Work instructions:
Reproduce every record below exactly as it appears.

(Records that describe objects)
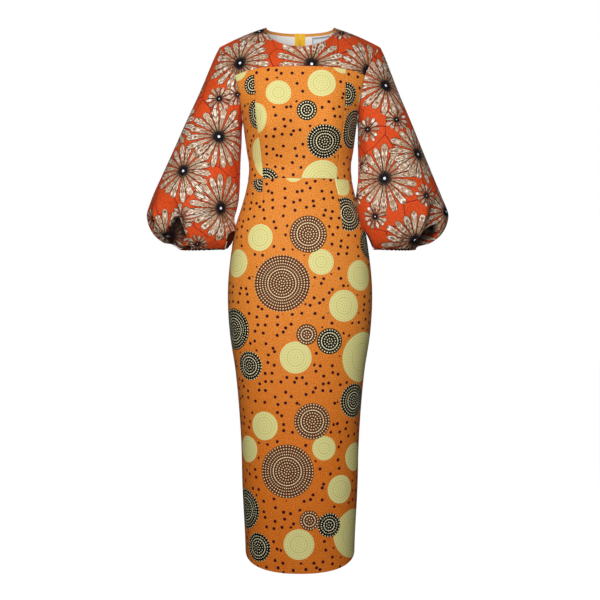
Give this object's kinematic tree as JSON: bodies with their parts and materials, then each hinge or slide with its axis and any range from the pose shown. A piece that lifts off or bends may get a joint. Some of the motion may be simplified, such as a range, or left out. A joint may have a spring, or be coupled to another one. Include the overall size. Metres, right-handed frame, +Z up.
{
  "type": "lantern sleeve dress",
  "caption": "Long fitted dress with round neck, front yoke, princess seams, waist seam and wide lantern sleeves gathered into narrow cuffs; zip down the back.",
  "frame": {"origin": "midway between the neck ends of the two shoulder seams, where the dress hangs on the wearer", "axes": "+Z up along the body, -Y towards the front, +X towards the wearer's left"},
  "size_m": [0.7184, 0.2535, 1.2915],
  "materials": {
    "dotted_print": "matt orange crepe printed with dotted discs",
    "flower_print": "matt rust red crepe printed with long-petalled flowers",
    "binding": "matt orange bias strip",
    "label": "smooth white woven ribbon",
    "zip_tape": "yellow woven tape and coil",
    "zip_metal": "polished and lacquered"
  },
  "bodies": {
    "dress": {"front_yoke": "flower_print", "bodice_center_front": "dotted_print", "bodice_side_front_left": "dotted_print", "bodice_side_front_right": "dotted_print", "back_bodice_left": "dotted_print", "back_bodice_right": "dotted_print", "skirt_front": "dotted_print", "skirt_back_left": "dotted_print", "skirt_back_right": "dotted_print", "sleeve_left": "flower_print", "sleeve_right": "flower_print", "cuff_left": "flower_print", "cuff_right": "flower_print", "neck_binding_left": "binding", "neck_binding_right": "binding", "neck_label": "label", "zip_tape_left": "zip_tape", "zip_tape_right": "zip_tape", "zip_chain": "zip_tape", "zip_slider": "zip_metal"},
    "zip_pull": {"zip_pull": "zip_metal"}
  },
  "joints": [
    {"name": "zip_pull_swing", "type": "hinge", "parent": "dress", "child": "zip_pull", "pos_m": [0, 0.07509, -0.01884], "axis": [1, 0, 0], "range_deg": [0, 150]}
  ]
}
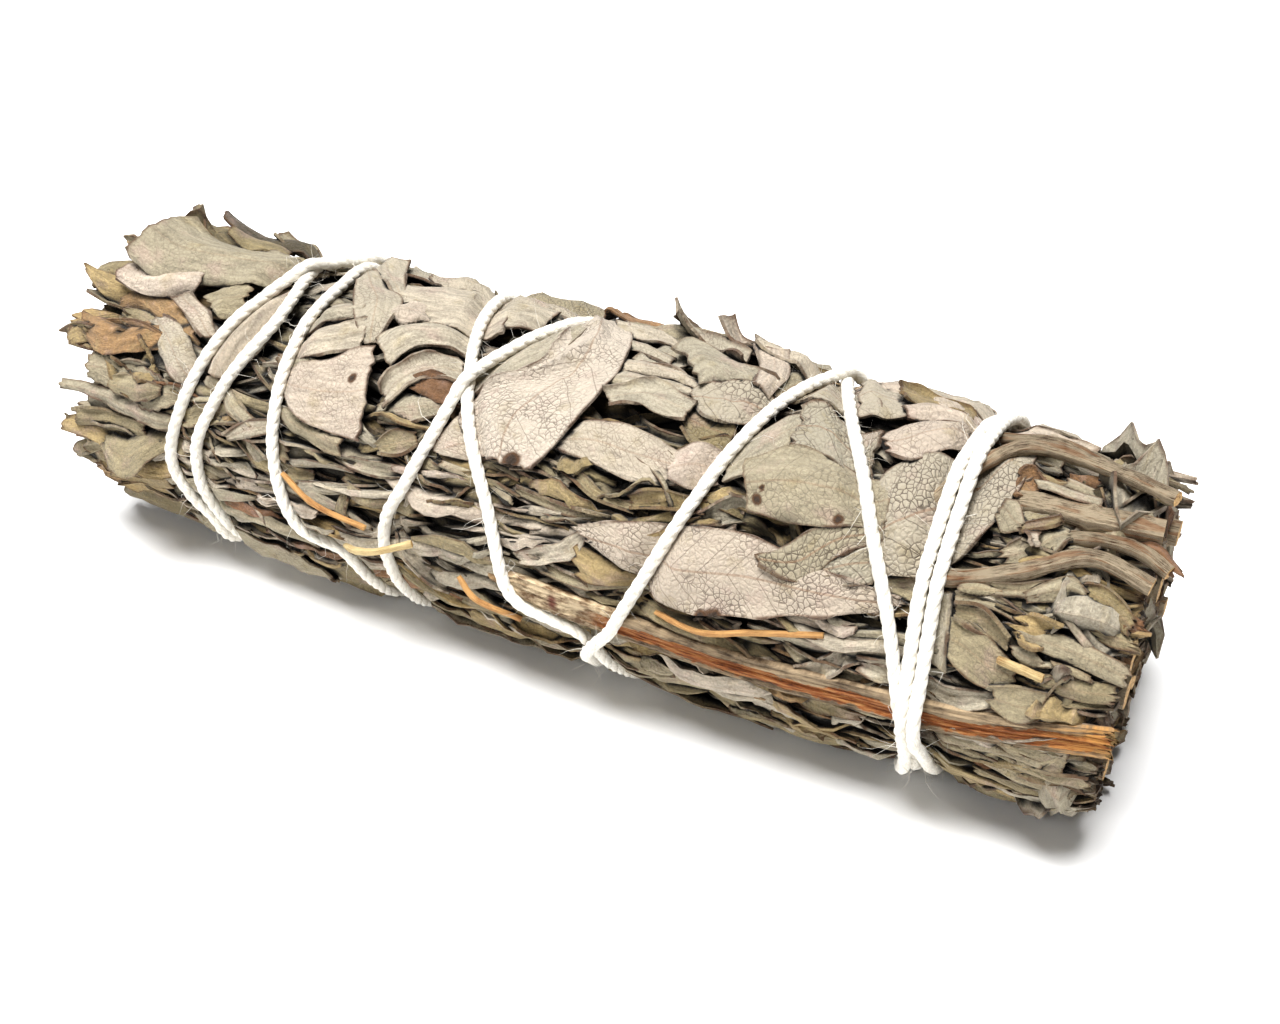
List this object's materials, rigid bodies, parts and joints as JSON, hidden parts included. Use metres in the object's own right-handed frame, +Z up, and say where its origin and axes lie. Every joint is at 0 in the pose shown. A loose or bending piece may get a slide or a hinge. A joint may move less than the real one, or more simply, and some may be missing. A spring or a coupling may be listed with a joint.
{
  "type": "sage bunch",
  "caption": "Bunch of dried white sage leaves and stems, cut square at the stem end and tied round with one crossing length of cotton twine; it lies on its side.",
  "frame": {"origin": "on the surface that the bunch lies on, under the middle of its box", "axes": "+X along the bunch towards its cut stems, +Y towards its back, +Z up"},
  "size_m": [0.1269, 0.0426, 0.0398],
  "materials": {
    "leaves": "dried sage leaf, matt and velvety, grey-green to pinkish beige with a fine net of veins",
    "twine": "soft white cotton twine, plied, a little fuzzy",
    "bark": "thin grey-tan bark, pale wood at the cut ends",
    "split_wood": "split orange-brown wood with a grey bark edge",
    "straw": "dry yellow to orange straw"
  },
  "bodies": {
    "root": {"leaf_bunch": "leaves", "twine": "twine", "stem_split": "split_wood", "stem_thick": "bark", "stem_arched": "bark", "stem_tan": "bark", "stem_top": "bark", "stem_hooked": "bark", "stem_inner_a": "bark", "stem_inner_b": "bark", "stem_inner_c": "bark", "stem_inner_d": "bark", "stem_inner_e": "bark", "stem_inner_f": "bark", "stem_inner_g": "bark", "stem_inner_h": "bark", "twig_orange": "straw", "twig_straw": "straw", "twig_long": "straw", "twig_bent": "straw", "twig_short": "straw"}
  },
  "joints": []
}
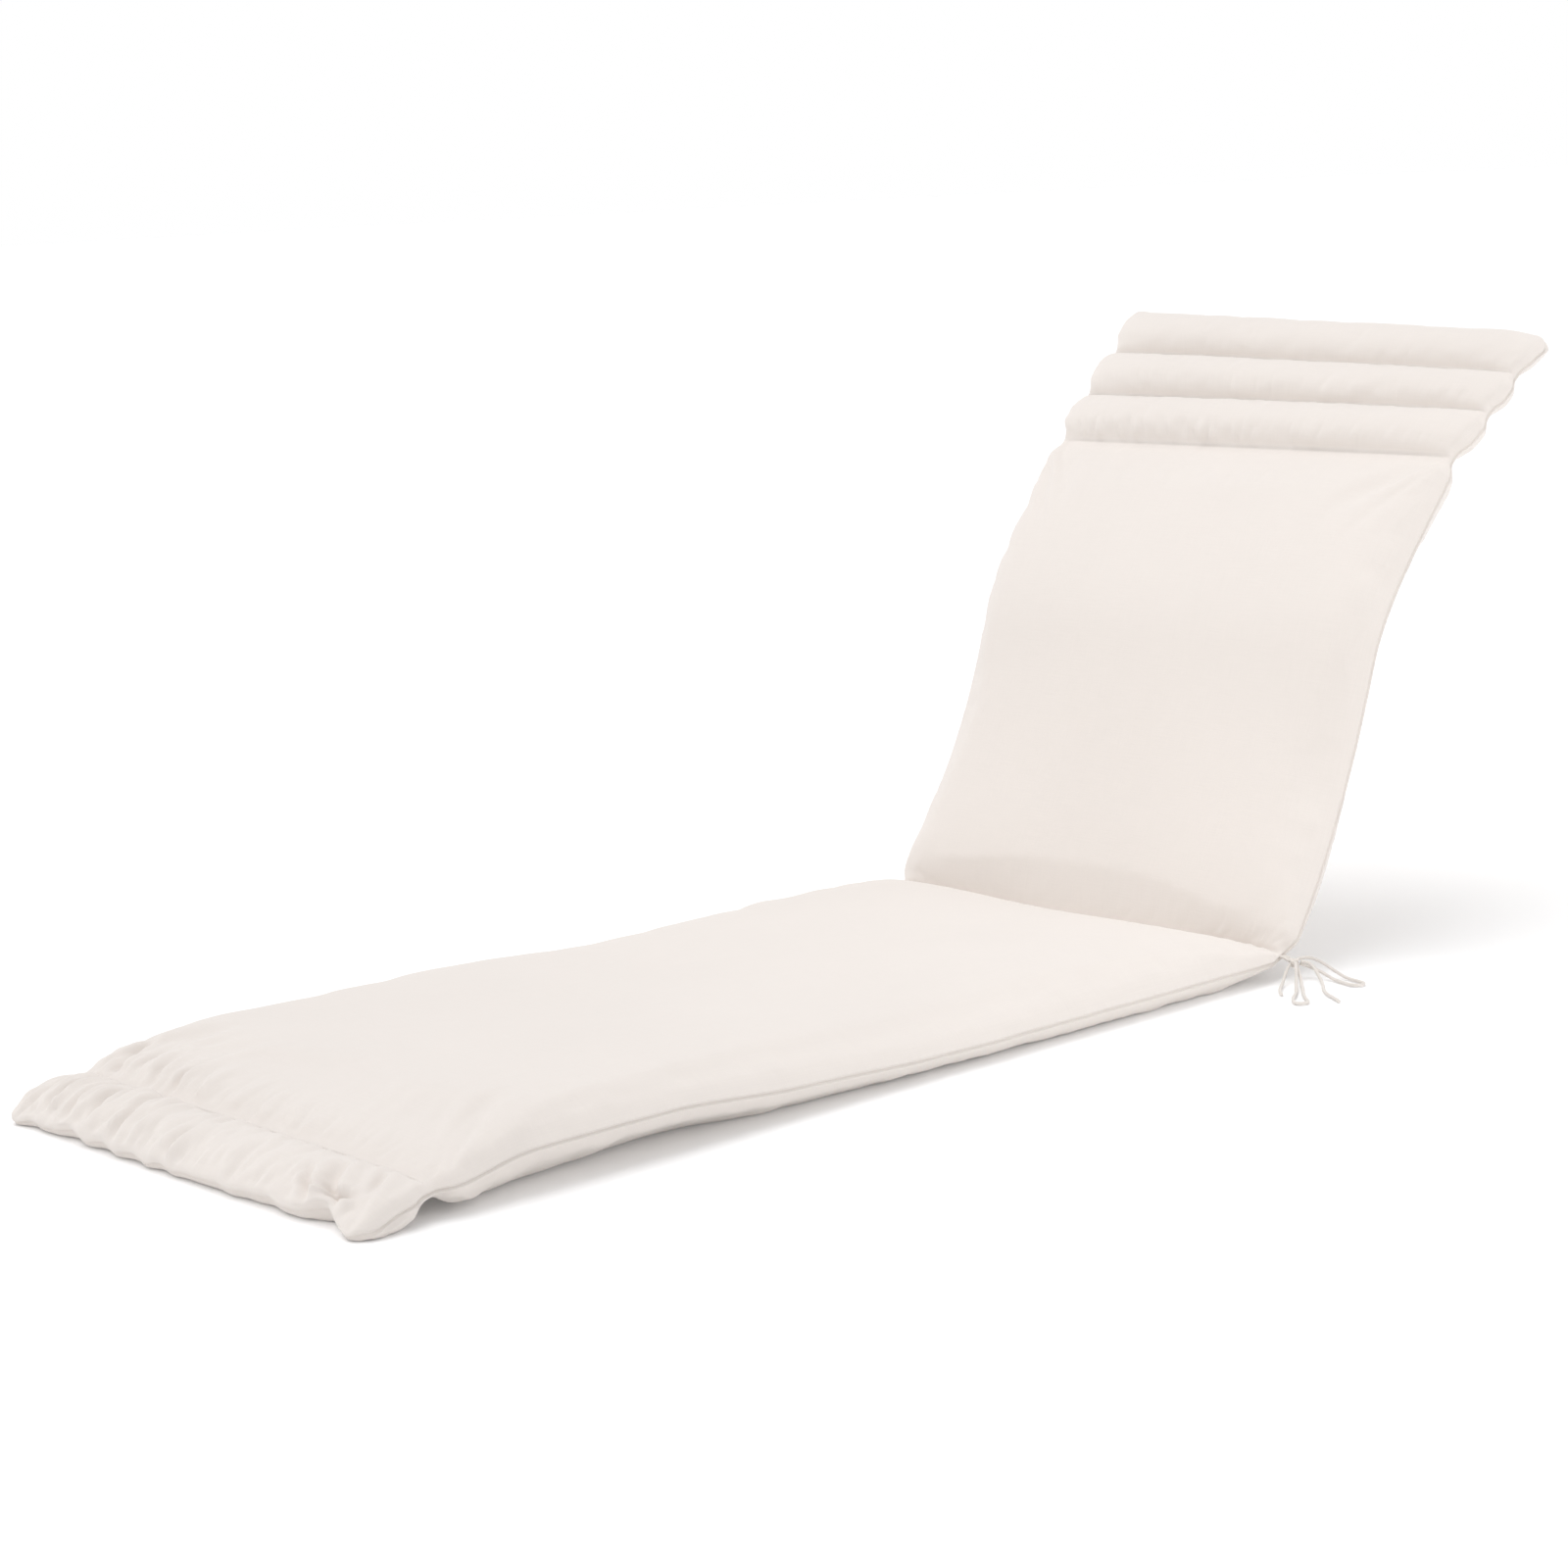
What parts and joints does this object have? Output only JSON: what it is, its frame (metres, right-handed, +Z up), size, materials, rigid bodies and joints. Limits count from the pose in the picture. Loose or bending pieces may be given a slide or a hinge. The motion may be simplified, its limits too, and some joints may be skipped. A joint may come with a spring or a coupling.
{
  "type": "sun lounger cushion",
  "caption": "Long filled lounger pad in pale cotton, bent up at its seat crease, with sewn head channels, a gathered foot channel and a cord tie at the crease.",
  "frame": {"origin": "on the floor, under the middle of the pad's box", "axes": "+X from the foot of the pad to its head, +Y across it away from the tie, +Z up"},
  "size_m": [1.6384, 0.7171, 0.661],
  "materials": {
    "cover_cloth": "matt plain-woven cotton in warm off-white",
    "tie_cord": "matt twisted cotton cord in off-white"
  },
  "bodies": {
    "root": {"pad": "cover_cloth", "tie_knot": "tie_cord", "tie_root_seat": "tie_cord", "tie_root_back": "tie_cord", "tie_loop_back": "tie_cord", "tie_loop_front": "tie_cord", "tie_end_long": "tie_cord", "tie_end_short": "tie_cord"}
  },
  "joints": []
}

Written solution:
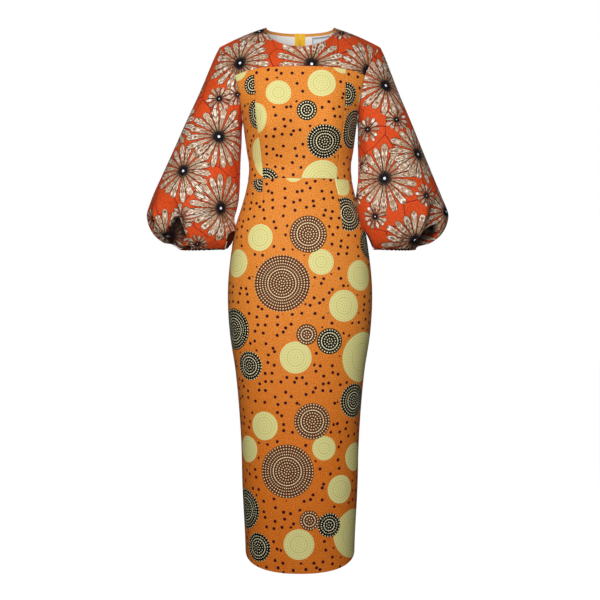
Give this object's kinematic tree as JSON: bodies with their parts and materials, then each hinge or slide with its axis and any range from the pose shown. A piece that lifts off or bends may get a joint. Some of the motion may be simplified, such as a range, or left out. A joint may have a spring, or be coupled to another one. Include the overall size. Metres, right-handed frame, +Z up.
{
  "type": "lantern sleeve dress",
  "caption": "Long fitted dress with round neck, front yoke, princess seams, waist seam and wide lantern sleeves gathered into narrow cuffs; zip down the back.",
  "frame": {"origin": "midway between the neck ends of the two shoulder seams, where the dress hangs on the wearer", "axes": "+Z up along the body, -Y towards the front, +X towards the wearer's left"},
  "size_m": [0.7184, 0.2535, 1.2915],
  "materials": {
    "dotted_print": "matt orange crepe printed with dotted discs",
    "flower_print": "matt rust red crepe printed with long-petalled flowers",
    "binding": "matt orange bias strip",
    "label": "smooth white woven ribbon",
    "zip_tape": "yellow woven tape and coil",
    "zip_metal": "polished and lacquered"
  },
  "bodies": {
    "dress": {"front_yoke": "flower_print", "bodice_center_front": "dotted_print", "bodice_side_front_left": "dotted_print", "bodice_side_front_right": "dotted_print", "back_bodice_left": "dotted_print", "back_bodice_right": "dotted_print", "skirt_front": "dotted_print", "skirt_back_left": "dotted_print", "skirt_back_right": "dotted_print", "sleeve_left": "flower_print", "sleeve_right": "flower_print", "cuff_left": "flower_print", "cuff_right": "flower_print", "neck_binding_left": "binding", "neck_binding_right": "binding", "neck_label": "label", "zip_tape_left": "zip_tape", "zip_tape_right": "zip_tape", "zip_chain": "zip_tape", "zip_slider": "zip_metal"},
    "zip_pull": {"zip_pull": "zip_metal"}
  },
  "joints": [
    {"name": "zip_pull_swing", "type": "hinge", "parent": "dress", "child": "zip_pull", "pos_m": [0, 0.07509, -0.01884], "axis": [1, 0, 0], "range_deg": [0, 150]}
  ]
}
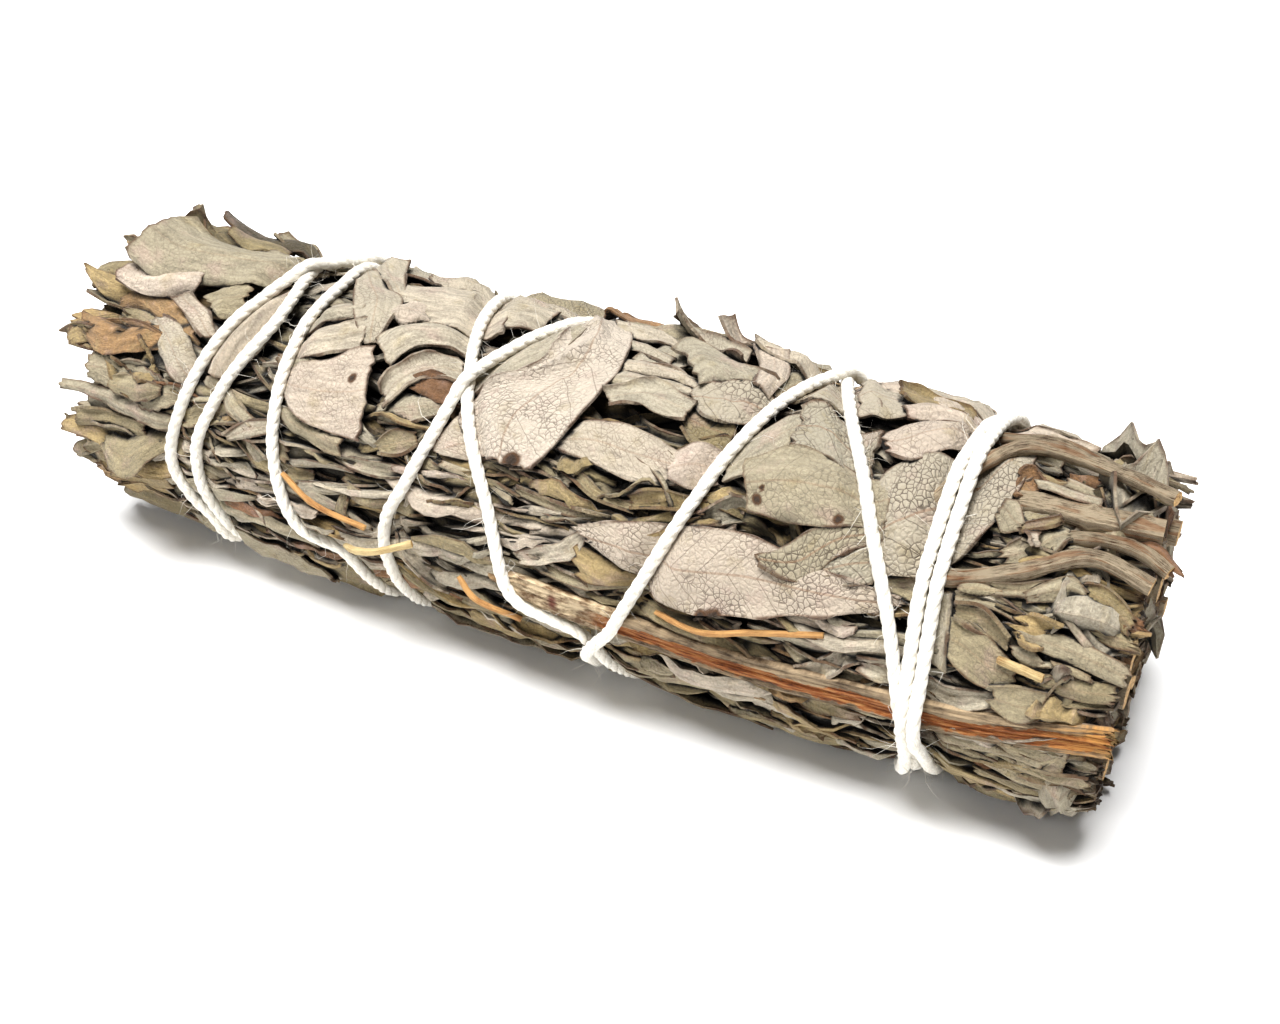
List this object's materials, rigid bodies, parts and joints as JSON, hidden parts included. Use metres in the object's own right-handed frame, +Z up, and say where its origin and axes lie. Every joint is at 0 in the pose shown. A loose or bending piece may get a slide or a hinge. A joint may move less than the real one, or more simply, and some may be missing. A spring or a coupling may be listed with a joint.
{
  "type": "sage bunch",
  "caption": "Bunch of dried white sage leaves and stems, cut square at the stem end and tied round with one crossing length of cotton twine; it lies on its side.",
  "frame": {"origin": "on the surface that the bunch lies on, under the middle of its box", "axes": "+X along the bunch towards its cut stems, +Y towards its back, +Z up"},
  "size_m": [0.1269, 0.0426, 0.0398],
  "materials": {
    "leaves": "dried sage leaf, matt and velvety, grey-green to pinkish beige with a fine net of veins",
    "twine": "soft white cotton twine, plied, a little fuzzy",
    "bark": "thin grey-tan bark, pale wood at the cut ends",
    "split_wood": "split orange-brown wood with a grey bark edge",
    "straw": "dry yellow to orange straw"
  },
  "bodies": {
    "root": {"leaf_bunch": "leaves", "twine": "twine", "stem_split": "split_wood", "stem_thick": "bark", "stem_arched": "bark", "stem_tan": "bark", "stem_top": "bark", "stem_hooked": "bark", "stem_inner_a": "bark", "stem_inner_b": "bark", "stem_inner_c": "bark", "stem_inner_d": "bark", "stem_inner_e": "bark", "stem_inner_f": "bark", "stem_inner_g": "bark", "stem_inner_h": "bark", "twig_orange": "straw", "twig_straw": "straw", "twig_long": "straw", "twig_bent": "straw", "twig_short": "straw"}
  },
  "joints": []
}
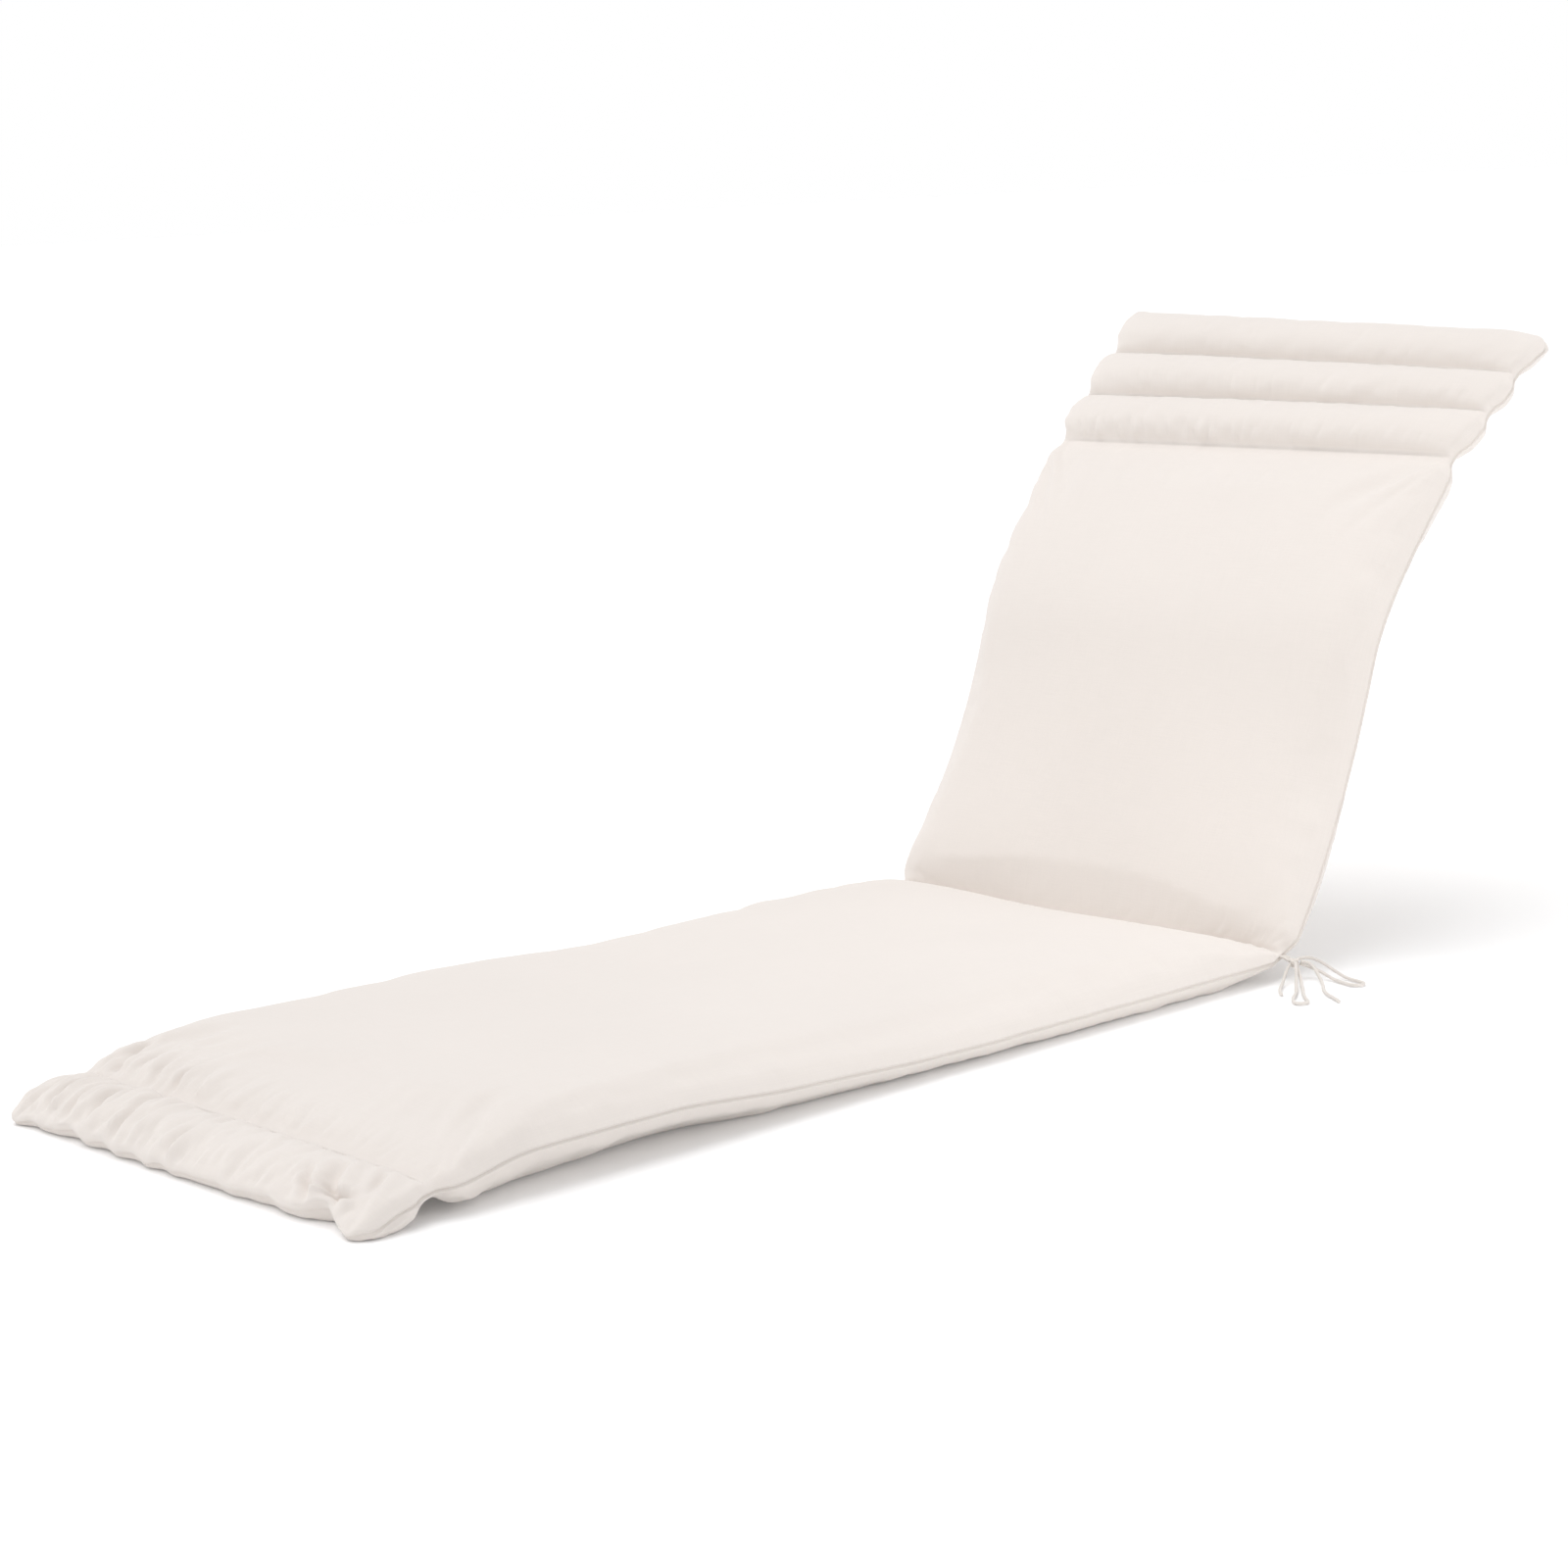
What parts and joints does this object have? Output only JSON: what it is, its frame (metres, right-handed, +Z up), size, materials, rigid bodies and joints. Limits count from the pose in the picture. Loose or bending pieces may be given a slide or a hinge. The motion may be simplified, its limits too, and some joints may be skipped. A joint may come with a spring or a coupling.
{
  "type": "sun lounger cushion",
  "caption": "Long filled lounger pad in pale cotton, bent up at its seat crease, with sewn head channels, a gathered foot channel and a cord tie at the crease.",
  "frame": {"origin": "on the floor, under the middle of the pad's box", "axes": "+X from the foot of the pad to its head, +Y across it away from the tie, +Z up"},
  "size_m": [1.6384, 0.7171, 0.661],
  "materials": {
    "cover_cloth": "matt plain-woven cotton in warm off-white",
    "tie_cord": "matt twisted cotton cord in off-white"
  },
  "bodies": {
    "root": {"pad": "cover_cloth", "tie_knot": "tie_cord", "tie_root_seat": "tie_cord", "tie_root_back": "tie_cord", "tie_loop_back": "tie_cord", "tie_loop_front": "tie_cord", "tie_end_long": "tie_cord", "tie_end_short": "tie_cord"}
  },
  "joints": []
}